Быть может, деспота он славит, что есть силы
скрипя продажным, изолгавшимся пером,
иль кровь поляков проливает, как чернила,
моим проклятием хвалясь перед царем.
Но если мой напев по воздуху домчится
с далекой воли к вам в суровую страну,
пускай он сотрясет морозную темницу,
свободу возвестив, как журавли — весну.
Узнаете меня по голосу. Когда-то
я, будучи рабом, тирану лгал и льстил,
но вы нашли во мне товарища и брата,
и с вами честен я и откровенен был.
Бокал с отравой я для тризны приготовлю —
слова мои горьки, суровы, тяжелы,
но эта горечь вперемешку с польской кровью
пускай разъест не вас, а ваши кандалы.
А кто из вас в ответ мне скажет злое слово,
тот, видимо, успел дворовой псиной стать:
приучена к цепи, та загрызет любого,
кто попытается с нее ошейник снять.
Адам Мицкевич. Русским друзьям.
О чем шумите вы, народные витии?
Зачем анафемой грозите вы России?
Что возмутило вас? волнения Литвы?
Оставьте: это спор славян между собою,
Домашний, старый спор, уж взвешенный судьбою,
Вопрос, которого не разрешите вы.
Уже давно между собою
Враждуют эти племена;
Не раз клонилась под грозою
То их, то наша сторона.
Кто устоит в неравном споре:
Кичливый лях, иль верный росс?
Славянские ль ручьи сольются в русском море?
Оно ль иссякнет? вот вопрос.
Оставьте нас: вы не читали
Сии кровавые скрижали;
Вам непонятна, вам чужда
Сия семейная вражда;
Для вас безмолвны Кремль и Прага;
Бессмысленно прельщает вас
Борьбы отчаянной отвага —
И ненавидите вы нас…
За что ж? ответствуйте: за то ли,
Что на развалинах пылающей Москвы
Мы не признали наглой воли
Того, под кем дрожали вы?
За то ль, что в бездну повалили
Мы тяготеющий над царствами кумир
И нашей кровью искупили
Европы вольность, честь и мир?..
Вы грозны на словах — попробуйте на деле!
Иль старый богатырь, покойный на постеле,
Не в силах завинтить свой измаильский штык?
Иль русского царя уже бессильно слово?
Иль нам с Европой спорить ново?
Иль русский от побед отвык?
Иль мало нас? Или от Перми до Тавриды,
От финских хладных скал до пламенной Колхиды,
От потрясенного Кремля
До стен недвижного Китая,
Стальной щетиною сверкая,
Не встанет русская земля?..
Так высылайте ж к нам, витии,
Своих озлобленных сынов:
Есть место им в полях России,
Среди нечуждых им гробов.
А.С.Пушкин. Клеветникам России.
В боренье падший невредим;
Врагов мы в прахе не топтали;
Мы не напомним ныне им
Того, что старые скрижали
Хранят в преданиях немых;
Мы не сожжём Варшавы их;
Они народной Немезиды
Не узрят гневного лица
И не услышат песнь обиды
От лиры русского певца.
А.С.Пушкин. Бородинская годовщина
Уж Польша вас не поведёт —
Через её шагнёте кости!
Русофобская реакция на Польское восстание перекликается с современной западной политикой, где украинский кризис также используется для давления на Россию. Либеральные круги как тогда, так и сейчас пытаются представить внутренние проблемы России как угрозу международному порядку.

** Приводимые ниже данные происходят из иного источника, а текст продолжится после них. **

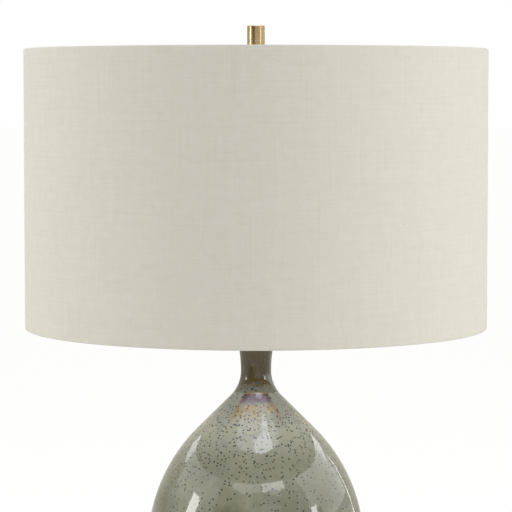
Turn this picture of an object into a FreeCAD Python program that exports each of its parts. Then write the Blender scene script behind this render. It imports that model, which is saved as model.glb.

Политические итоги: от либерализма к жёсткой политике
Российская империя, столкнувшись с угрозой сепаратизма, была вынуждена пересмотреть политику на польских территориях. Либеральные уступки, сделанные Александром I, сменились жёсткими мерами. Поляки, проявившие неблагодарность, спровоцировали деполонизацию и русификацию западных окраин. Православие стало ключевым инструментом защиты восточных славян от польского национализма.
Муравьёв-Виленский, назначенный наместником Литвы, инициировал программы укрепления российской власти в регионе, усиливая русское влияние и защищая права белорусов и украинцев.
Параллели с современностью
Польское восстание 1830 –1831 годов и его освещение в западной прессе напоминают реакцию Запада на события в Украине. Как и тогда, внутренний конфликт используется для давления на Россию, а либеральные круги в самой России находят в этом повод для критики своей страны. Схожие настроения в обществе и политике подчёркивают цикличность истории.
Польское восстание стало важным уроком для России, показав необходимость твёрдой политики на национальных окраинах. Победы Дибича и Паскевича, а также усилия по интеграции западных территорий в российскую культуру заложили основу стабильности в регионе. Этот исторический пример показывает, что единство государства требует не только военной силы, но и продуманной культурной и религиозной политики.